La causa de justificación se da, en cambio, en aquellos casos en los que el suicidio, el sacrificio de la propia vida, se haga en aras de un bien propio o ajeno de mayor entidad; tal es el sacrificio de quien ofrenda su vida para desactivar una bomba que iba a estallar causando muchas muertes; o el suicidio asistido de aquel cuya vida estaba irremediablemente condenada a ser un calvario sin fin o una muerte lenta y dolorosa --cuando eso conste según criterios objetivos y debidamente contrastados con las garantías de la ciencia moderna. Mas justamente entonces somos los demás, desde fuera, quienes hemos de valorarlo, en virtud de los bienes materiales en juego, no de una regla puramente formal.

Si cuestionamos, por lo tanto, que sea correcto un principio general de autonomía del individuo en ningún sentido interesante que conozcamos, entonces --volviendo, para terminar este trabajo, al tema inicial-- ¿qué nos queda como base para legitimar la relevancia jurídica del consentimiento?

Nos quedan dos consideraciones. La una es que en muchos casos el bien jurídicamente protegido es una cierta relación libre con los demás. En tales casos es una nota conceptual del bien jurídico material la de la libertad (y la voluntariedad que conlleva), siendo eso especialmente verdad cuando una misma acción es reprobable si se hace sin consentimiento del afectado, mas no si se hace con su consentimiento. Eso sucede con los contactos corporales y, muy particularmente, los sexuales. Tener relaciones sexuales con alguien no es hacerle un mal o un daño. Sí lo es imponérselas contra su libre voluntad. Igualmente el que un anillo pase de manos de Juan a las de Pedro no es en sí malo; sí lo es que ese traslado de posesión se haga contra la voluntad de su legítimo poseedor, Juan. Ni es malo que Pedro esté en casa de Juan (de visita o por invitación), aunque sí lo es que imponga su presencia contra la voluntad del morador.

En todos esos casos, la voluntariedad es un elemento esencial del bien jurídicamente tutelado. Lo que hace desgraciada a una persona no es tener relaciones sexuales con otra, transferir a ésta un bien que posea o tenerla en su casa. Es sólo que algo de eso suceda contra su voluntad.

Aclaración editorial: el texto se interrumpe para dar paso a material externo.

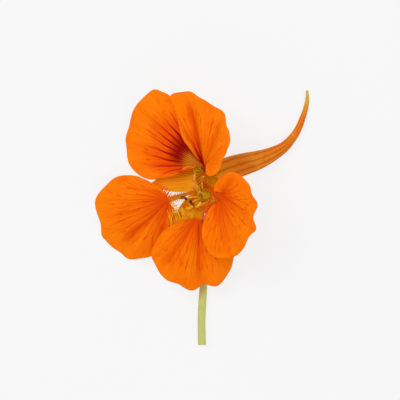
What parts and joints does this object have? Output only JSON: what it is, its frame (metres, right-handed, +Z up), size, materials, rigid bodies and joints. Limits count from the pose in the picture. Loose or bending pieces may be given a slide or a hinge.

La otra consideración es que, incluso cuando no es así, la protección que otorga a un determinado bien el ordenamiento jurídico tiene que ser limitada y ponderada con otros bienes. Como acertadamente lo dice José Cerezo Mir ([Cerezo] t. II, p.345), el derecho pondera el valor y el desvalor de la conducta y los del resultado de la misma, siendo la libre actuación de la voluntad uno de esos bienes que tutela. Cualquier apreciación axiológica normal reconocerá que una conducta voluntaria tiene (cæteris paribus) un mayor valor que una involuntaria.

Creemos así haber dado respuesta al problema del que partíamos: cuál es la base de la relevancia jurídica del consentimiento y cuáles son sus límites.